The File Browser is used to upload and manage digital products to Cartloom. The file browser is used ONLY for Cartloom hosted files, not for sellers utilizing Amazon S3.
To upload a file (under 100MB) to Cartloom, click +Choose File, select the file(s) from your computer and select Upload.
Once uploaded, files will be displayed on the right hand side of the page. You can see the file neame, the date it was last uploaded and the total file size. To delete a file, click the X icon adjacent to the file size.
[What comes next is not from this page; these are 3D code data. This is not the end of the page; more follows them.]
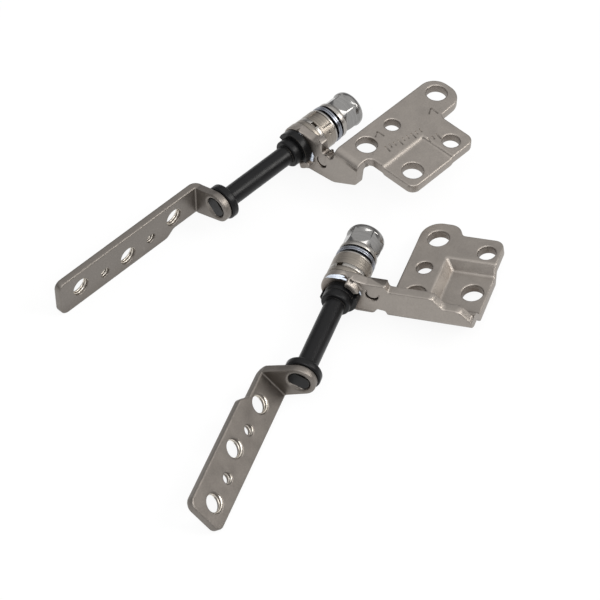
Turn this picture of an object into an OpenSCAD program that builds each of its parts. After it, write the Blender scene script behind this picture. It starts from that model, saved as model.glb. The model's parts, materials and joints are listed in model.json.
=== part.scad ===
// Pair of friction hinges for a folding lid, lying side by side.
// Each hinge: a flanged base bracket, a shaft with a stack of washers and a lock nut,
// and an L-shaped strip bracket that swings with the shaft.
// Local frame of one hinge: +X along the shaft from the strip end to the nut,
// -Y towards the base plate, +Z up. Units are millimetres.

/* [Shaft] */
// Diameter of the shaft
shaft_d = 3.5; // [2.5:0.1:5]
// Distance between the two flats of the shaft
shaft_flats = 2.6; // [1.8:0.1:3.4]
// Diameter of the shoulder behind the strip bracket
collar_d = 6.3; // [5:0.1:8]
// Thickness of that shoulder
collar_t = 1.4; // [0.6:0.1:3]
// Diameter of the hub in front of the stop disc
hub_d = 5; // [4:0.1:7]
// Thickness of the hub
hub_t = 1.6; // [0.8:0.1:3]
// Bare shaft between shoulder and hub
shaft_bare = 14.7; // [8:0.1:40]

/* [Stop] */
// Diameter of the stop disc
stop_d = 6.6; // [5.6:0.1:9]
// Thickness of the stop disc
stop_t = 1.5; // [0.8:0.1:3]
// Angle of the full-size sector of the stop disc
stop_sector = 185; // [120:1:230]
// Angle from tab centre to a face of the tab
tab_half_angle = 22; // [10:1:35]
// Direction of the tab below the line to the base plate
tab_angle = 43; // [20:1:70]
// How far the tab stands out of the arm
tab_h = 1.2; // [0.5:0.1:1.4]
// Radial width of the tab
tab_w = 1.2; // [0.6:0.1:2]

/* [Washer stack] */
// Diameter of the washers
stack_d = 7; // [5.6:0.1:10]
// Thickness of the washer behind the arm
backing_t = 0.93; // [0.4:0.01:2]
// Thickness of the notched ring
ring_t = 0.73; // [0.4:0.01:2]
// Thickness of the stepped washer
stepped_t = 2.5; // [1:0.1:4]
// Thickness of the thin washer
thin_t = 0.4; // [0.2:0.05:1]
// Height of one dished spring washer
spring_h = 0.8; // [0.5:0.05:1.5]
// Sheet thickness of a spring washer
spring_t = 0.36; // [0.2:0.02:0.6]
// Thickness of the pressure washer
pressure_t = 1.1; // [0.5:0.1:2]

/* [Lock nut] */
// Diameter of the nut over its corners
nut_d = 6.7; // [5.5:0.1:9]
// Distance between the nut's flats
nut_flats = 5.9; // [5:0.1:8]
// Length of the nut
nut_len = 4.4; // [3:0.1:7]

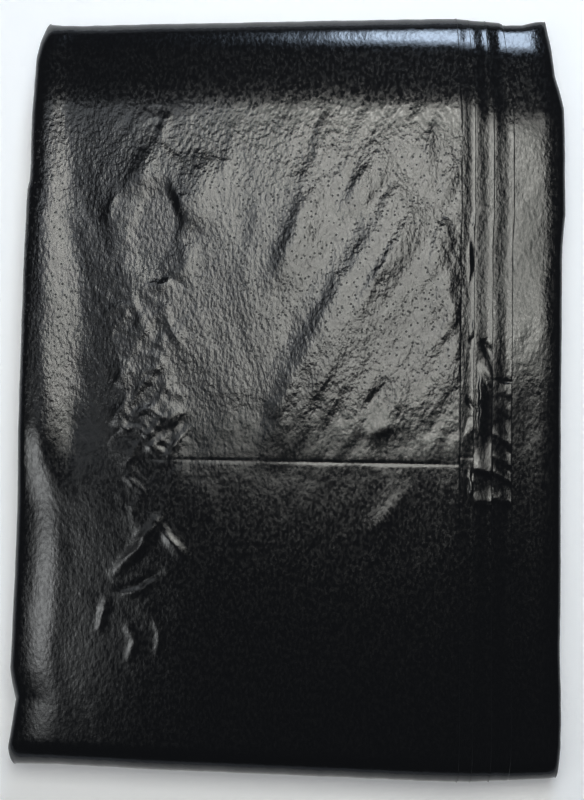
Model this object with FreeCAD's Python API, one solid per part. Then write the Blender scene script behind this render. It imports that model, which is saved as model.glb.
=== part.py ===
"""A folded bundle of four refuse sacks, in millimetres.

Each sack is a flattened tube of black film, closed along both long sides, sealed at one end and
open at the other. The four sacks lie on each other and are folded together twice:
first across their width in three, with a right-hand panel and then a left-hand panel turned in,
and then along their length in three, with one flap and then the other turned under.

+X runs across the bundle towards the stepped side edges, +Y along it towards the first of the two
lengthwise folds, +Z up. The origin is the centre of the bundle's underside.
"""

import FreeCAD
import Part

import math
import os

from FreeCAD import Vector

# The folded bundle.
BUNDLE_WIDTH = 267.0
BUNDLE_LENGTH = 372.0

# A sack pressed flat is two plies of film and the air between them.
SACK_THICKNESS = 0.60
SACK_GAP = 0.15
FLAP_GAP = 0.30

# The side edges that show: the outermost sack's, from the right-hand fold, and how much further
# out each sack below it reaches.
FIRST_EDGE_INSET = 49.0
SECOND_EDGE_STEP = 6.4
THIRD_EDGE_STEP = 9.1
FOURTH_EDGE_STEP = 9.6

# The outermost sack's other side edge is tucked inside, this far from the left-hand fold.
TUCKED_EDGE_INSET = 58.5

# How far each lengthwise flap's ends stop short of the opposite fold, at mid-height.
FIRST_FLAP_INSET = 38.0
LAST_FLAP_INSET = 38.0

# The mark left by an earlier fold at half length, on each sack, from the bundle's middle.
FIRST_CREASE_Y = -30.0
SECOND_CREASE_Y = -27.5
THIRD_CREASE_Y = -50.0
FOURTH_CREASE_Y = 7.5
CREASE_WIDTH = 1.6
CREASE_DEPTH = 0.20

# The open mouth, where the two plies part.
MOUTH_GAP = 0.20
MOUTH_DEPTH = 30.0
PLY_EDGE = 4.0

# The welded bottom: a line pressed into both faces.
WELD_INSET = 9.0
WELD_WIDTH = 2.0
WELD_DEPTH = 0.12

# A side fold goes round in this many flats.
FOLD_FLATS = 4

EDGE_STEPS = (SECOND_EDGE_STEP, THIRD_EDGE_STEP, FOURTH_EDGE_STEP)
CREASE_PLACES = (FIRST_CREASE_Y, SECOND_CREASE_Y, THIRD_CREASE_Y, FOURTH_CREASE_Y)
SACK_COUNT = 1 + len(EDGE_STEPS)
PANELS_ACROSS = 3

HALF_SACK = SACK_THICKNESS / 2
PITCH = SACK_THICKNESS + SACK_GAP
STACK_HEIGHT = PANELS_ACROSS * SACK_COUNT * PITCH - SACK_GAP

# A cut runs on past the bundle by a stack's height.
PAST_BUNDLE = STACK_HEIGHT

# Each layer of a folded stack is shorter or longer by pi times its distance from the fold, so
# the flush ends of the stack become a slope.
END_SLOPE = math.pi

# The three lengthwise panels, from the floor up: the last flap, the first flap and the top panel.
LAST_FLAP_TOP = STACK_HEIGHT
FIRST_FLAP_FLOOR = STACK_HEIGHT + FLAP_GAP
FIRST_FLAP_TOP = FIRST_FLAP_FLOOR + STACK_HEIGHT
TOP_PANEL_FLOOR = FIRST_FLAP_TOP + FLAP_GAP
TOP_PANEL_TOP = TOP_PANEL_FLOOR + STACK_HEIGHT

FIRST_FOLD_RADIUS = FLAP_GAP / 2
LAST_FOLD_RADIUS = (TOP_PANEL_FLOOR - LAST_FLAP_TOP) / 2
FIRST_FOLD_Z = FIRST_FLAP_TOP + FIRST_FOLD_RADIUS
LAST_FOLD_Z = LAST_FLAP_TOP + LAST_FOLD_RADIUS
FIRST_FOLD_Y = BUNDLE_LENGTH / 2 - FIRST_FOLD_RADIUS - STACK_HEIGHT
LAST_FOLD_Y = -BUNDLE_LENGTH / 2 + LAST_FOLD_RADIUS + STACK_HEIGHT
TOP_PANEL_RUN = FIRST_FOLD_Y - LAST_FOLD_Y

# How far the flaps reach from their folds, for a layer on the inner side of the stack.
LONGER_AT_FOLD = END_SLOPE * STACK_HEIGHT / 2
FIRST_FLAP_RUN = FIRST_FOLD_Y + BUNDLE_LENGTH / 2 - FIRST_FLAP_INSET + LONGER_AT_FOLD
LAST_FLAP_RUN = BUNDLE_LENGTH / 2 - LAST_FLAP_INSET - LAST_FOLD_Y + LONGER_AT_FOLD

# The unfolded sack that the folded sizes come from, the same for all four.
SACK_LENGTH = (
    TOP_PANEL_RUN
    + math.pi * (FIRST_FOLD_RADIUS + LAST_FOLD_RADIUS)
    + FIRST_FLAP_RUN
    + LAST_FLAP_RUN
)


def across(number):
    """The places in the widthwise fold of one sack, numbered from 0 at the outermost."""
    places = fold_places(number)
    places["tucked_edge"] = places["right"] - (SACK_WIDTH - places["taken"])
    return places


def fold_places(number):
    """As across, without the tucked edge, and with the width that the rest of the sack takes."""
    step = number * PITCH
    layers = PANELS_ACROSS * SACK_COUNT
    under = step + HALF_SACK
    inner = (2 * SACK_COUNT - 1) * PITCH - step + HALF_SACK
    over = (layers - 1) * PITCH - step + HALF_SACK
    left_radius = (over - under) / 2
    right_radius = (inner - under) / 2
    left = -BUNDLE_WIDTH / 2 + (layers - 1) * PITCH / 2 + HALF_SACK
    right = BUNDLE_WIDTH / 2 - (2 * SACK_COUNT - 1) * PITCH / 2 - HALF_SACK
    edge = BUNDLE_WIDTH / 2 - FIRST_EDGE_INSET + sum(EDGE_STEPS[:number])
    taken = (edge - left) + math.pi * left_radius + (right - left) + math.pi * right_radius
    return {
        "under": under,
        "inner": inner,
        "over": over,
        "left": left,
        "right": right,
        "left_radius": left_radius,
        "right_radius": right_radius,
        "edge": edge,
        "taken": taken,
    }


def sack_width():
    """The unfolded width, from the places of the outermost sack's two side edges."""
    places = fold_places(0)
    return places["taken"] + places["right"] - (TUCKED_EDGE_INSET - BUNDLE_WIDTH / 2)


SACK_WIDTH = sack_width()


def round_fold(x, z, radius, start):
    """Points round a side fold: half a turn from the angle start, in radians from +X to +Z."""
    points = []
    for i in range(FOLD_FLATS + 1):
        turn = start + math.pi * i / FOLD_FLATS
        points.append(Vector(x + radius * math.cos(turn), 0.0, z + radius * math.sin(turn)))
    return points


def folded_line(number, offset, edge_inset):
    """The line that a sack's section follows, in the plane Y = 0 with the stack's inner face at
    Z = 0, from the side edge that shows to the tucked one. It runs offset outside the sack's
    middle, and stops edge_inset short of both edges."""
    places = across(number)
    left, right = places["left"], places["right"]
    under, inner, over = places["under"], places["inner"], places["over"]
    left_radius = places["left_radius"] + offset
    right_radius = places["right_radius"] + offset
    return (
        [Vector(places["edge"] - edge_inset, 0.0, over + offset)]
        + round_fold(left, (over + under) / 2, left_radius, math.pi / 2)
        + round_fold(right, (inner + under) / 2, right_radius, -math.pi / 2)
        + [Vector(places["tucked_edge"] + edge_inset, 0.0, inner + offset)]
    )


def folded_strip(number, half, edge_inset=0.0):
    """A sack's section folded in three: a strip that reaches half to each side of its middle."""
    outside = folded_line(number, half, edge_inset)
    inside = folded_line(number, -half, edge_inset)
    return Part.Face(Part.makePolygon(outside + inside[::-1] + outside[:1]))


def placed_on_top(face):
    """The section where the top panel meets the first fold."""
    moved = face.copy()
    moved.translate(Vector(0, FIRST_FOLD_Y, TOP_PANEL_FLOOR))
    return moved


def turned(face, y, z, degrees):
    """The section carried round a lengthwise fold's axis, which lies along X."""
    moved = face.copy()
    moved.rotate(Vector(0, y, z), Vector(1, 0, 0), degrees)
    return moved


def first_flap(face, run):
    """What lies beyond the first fold: the section turned under and drawn out by run."""
    return turned(placed_on_top(face), FIRST_FOLD_Y, FIRST_FOLD_Z, -180).extrude(Vector(0, -run, 0))


def last_flap(face, start, end):
    """What lies beyond the last fold, from start to end along the flap."""
    at_fold = placed_on_top(face)
    at_fold.translate(Vector(0, -TOP_PANEL_RUN, 0))
    under = turned(at_fold, LAST_FOLD_Y, LAST_FOLD_Z, 180)
    under.translate(Vector(0, start, 0))
    return under.extrude(Vector(0, end - start, 0))


def sloped_block(floor, top_y, direction, length):
    """A block as wide as the bundle, whose near face slopes as a folded stack's ends do. It
    starts at top_y at the height floor plus the stack's, and runs on for length."""
    low = floor - PAST_BUNDLE
    high = floor + STACK_HEIGHT + PAST_BUNDLE
    reach = BUNDLE_WIDTH / 2 + PAST_BUNDLE
    low_y = top_y - direction * END_SLOPE * (STACK_HEIGHT + PAST_BUNDLE)
    high_y = top_y + direction * END_SLOPE * PAST_BUNDLE
    corners = [
        Vector(-reach, low_y, low),
        Vector(-reach, high_y, high),
        Vector(-reach, high_y + direction * length, high),
        Vector(-reach, low_y + direction * length, low),
    ]
    outline = Part.makePolygon(corners + corners[:1])
    return Part.Face(outline).extrude(Vector(2 * reach, 0, 0))


def beyond_first_flap(inset=0.0, length=None):
    """The space past the first flap's ends, or a slab of it that starts inset before them."""
    long = length or 2 * END_SLOPE * (STACK_HEIGHT + PAST_BUNDLE)
    return sloped_block(FIRST_FLAP_FLOOR, FIRST_FOLD_Y - FIRST_FLAP_RUN + inset, -1, long)


def beyond_last_flap():
    """The space past the last flap's open ends."""
    long = 2 * END_SLOPE * (STACK_HEIGHT + PAST_BUNDLE)
    return sloped_block(0.0, LAST_FOLD_Y + LAST_FLAP_RUN, 1, long)


def folded_sack(number):
    """The sack as it lies in the bundle, before its mouth, crease and weld are cut."""
    section = folded_strip(number, HALF_SACK)
    start = placed_on_top(section)
    end = start.copy()
    end.translate(Vector(0, -TOP_PANEL_RUN, 0))
    along_x = Vector(1, 0, 0)
    pieces = [
        start.revolve(Vector(0, FIRST_FOLD_Y, FIRST_FOLD_Z), along_x, -180),
        first_flap(section, FIRST_FLAP_RUN).cut(beyond_first_flap()),
        end.revolve(Vector(0, LAST_FOLD_Y, LAST_FOLD_Z), along_x, 180),
        last_flap(section, 0.0, LAST_FLAP_RUN).cut(beyond_last_flap()),
    ]
    top = start.extrude(Vector(0, -TOP_PANEL_RUN, 0))
    return top.multiFuse(pieces).removeSplitter()


def mouth(number):
    """The space between the two plies at the sack's open end."""
    section = folded_strip(number, MOUTH_GAP / 2, PLY_EDGE)
    deepest = LAST_FLAP_RUN - END_SLOPE * STACK_HEIGHT - MOUTH_DEPTH
    return last_flap(section, deepest, LAST_FLAP_RUN + PAST_BUNDLE)


def weld(number):
    """The line pressed round the sack near its sealed end."""
    around = folded_strip(number, HALF_SACK + SACK_GAP / 4, -SACK_GAP / 4)
    core = folded_strip(number, HALF_SACK - WELD_DEPTH, WELD_DEPTH)
    sleeve = first_flap(around, FIRST_FLAP_RUN).cut(first_flap(core, FIRST_FLAP_RUN))
    return sleeve.common(beyond_first_flap(WELD_INSET + WELD_WIDTH, WELD_WIDTH))


def crease(number):
    """The shallow valley of the earlier fold, across the sack's uppermost panel."""
    places = across(number)
    surface = TOP_PANEL_FLOOR + places["over"] + HALF_SACK
    y = CREASE_PLACES[number]
    flare = (CREASE_DEPTH + SACK_GAP / 2) / CREASE_DEPTH
    half = CREASE_WIDTH / 2 * flare
    start = places["left"]
    corners = [
        Vector(start, y, surface - CREASE_DEPTH),
        Vector(start, y - half, surface + SACK_GAP / 2),
        Vector(start, y + half, surface + SACK_GAP / 2),
    ]
    outline = Part.makePolygon(corners + corners[:1])
    return Part.Face(outline).extrude(Vector(places["edge"] - start + PAST_BUNDLE, 0, 0))


def sack(number):
    return folded_sack(number).cut([mouth(number), weld(number), crease(number)])


def main():
    os.makedirs("parts", exist_ok=True)
    for number in range(SACK_COUNT):
        shape = sack(number)
        shape.exportStep(f"parts/sack_{number + 1}.step")
        box = shape.optimalBoundingBox()
        print(
            f"sack_{number + 1}: {len(shape.Solids)} solid, valid {shape.isValid()}, "
            f"{shape.Volume / 1000:.1f} cm3, {len(shape.Faces)} faces, "
            f"{box.XLength:.1f} x {box.YLength:.1f} x {box.ZLength:.2f} mm, "
            f"floor {box.ZMin:.3f}, tucked edge at {across(number)['tucked_edge']:.1f}"
        )
    print(
        f"stack {STACK_HEIGHT:.2f} high, bundle {TOP_PANEL_TOP:.2f} high, "
        f"unfolded sack {SACK_WIDTH:.0f} x {SACK_LENGTH:.0f} mm"
    )


main()
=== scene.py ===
import math

import bpy
import numpy as np
from mathutils import Matrix, Vector


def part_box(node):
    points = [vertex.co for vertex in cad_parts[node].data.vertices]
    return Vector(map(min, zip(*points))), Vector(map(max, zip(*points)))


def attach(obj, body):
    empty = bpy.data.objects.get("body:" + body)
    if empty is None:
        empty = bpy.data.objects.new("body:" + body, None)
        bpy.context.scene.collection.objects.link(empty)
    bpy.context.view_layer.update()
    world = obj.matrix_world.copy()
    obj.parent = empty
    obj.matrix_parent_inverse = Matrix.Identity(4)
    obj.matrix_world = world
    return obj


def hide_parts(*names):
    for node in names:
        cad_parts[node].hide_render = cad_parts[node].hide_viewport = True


# A folded bundle of four refuse sacks of glossy black film. Lengths are in millimetres, and the
# finished meshes in metres. A sack is one closed shell: its film follows the fold across the width
# (x, h) and then the fold along the length (y, z), as the solids do.

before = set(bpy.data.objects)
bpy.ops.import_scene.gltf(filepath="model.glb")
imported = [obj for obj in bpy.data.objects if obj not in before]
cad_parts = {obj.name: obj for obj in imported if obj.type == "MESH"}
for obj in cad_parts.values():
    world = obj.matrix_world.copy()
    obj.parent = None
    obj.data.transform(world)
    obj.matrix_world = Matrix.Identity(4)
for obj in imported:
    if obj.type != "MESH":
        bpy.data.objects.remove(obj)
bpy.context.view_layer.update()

MM = 0.001
SACK_COUNT = 4
PANELS = 3


def node_name(number):
    return f"sack_{number + 1}"


def node_size(number, axis):
    low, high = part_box(node_name(number))
    return (high[axis] - low[axis]) / MM


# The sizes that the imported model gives.
WIDTH = node_size(0, 0)
LENGTH = node_size(0, 1)
HEIGHT = node_size(0, 2)
PITCH = (WIDTH - node_size(1, 0)) / 2
SACK_GAP = 0.15
HALF = (PITCH - SACK_GAP) / 2
STACK = PANELS * SACK_COUNT * PITCH - SACK_GAP
FLAP_GAP = (HEIGHT - PANELS * STACK) / 2

# The places of the side edges, the flaps' ends, the welds and the mouths.
FIRST_EDGE_INSET = 49.0
EDGE_STEPS = (6.4, 9.1, 9.6)
TUCKED_EDGES = (-75.0, -73.3, -68.9, -64.0)
FLAP_INSET = 38.0
MOUTH_GAP = 0.20
MOUTH_DEPTH = 30.0
PLY_EDGE = 4.0
WELD_INSET = 9.0
WELD_WIDTH = 2.0
WELD_DEPTH = 0.12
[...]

So If the files are too big for Cartloom Im wondering if I can host them elsewhere but still use Cartloom to sell them,
Turning into a bit of a nightmare. I know its doable … but haver no idea even where to look or how to start
You can use your own S3 account to deliver the video files. Just got to Add Ons section and set up the Amazon S3 Add On. Once you do that, Cartloom will pull files form your own S3 buckets.
This actually makes it easier for you to upload and maintain the video files.
If you have any more questions , then let me know.
I might be wrong, but I think CartLoom only has it’s own download(limited size) or Amazon S3.
As for format:
Downloading mv4 (or any video format) seems to work ok on a desktop. If you download on a Mac and Click on it, it should launch Quicktime(or another player if you have a different player selected for defaults). Windows will do similar and start the Windows Media Player. All sounds good until you enter the world of iOS.
When you send a “download” link like Mv4 to an iPad or iPhone via email, and click on it what happens? What I found is it will launch Safari and start to Play the video. iOS doesn’t offer you an option to “save” the file. So every time the customer wants to view the video, they have to use the download link again. That means you can’t expire the links.
That’s why I think most online training services use either a membership area of a website and or have independent apps for storing and playing videos on mobile.
Cartloom does not support Google Drive for file delivery.
AFAIK that is a poor choice as it requires using the Google UI ( to download ) and links cannot be encrypted.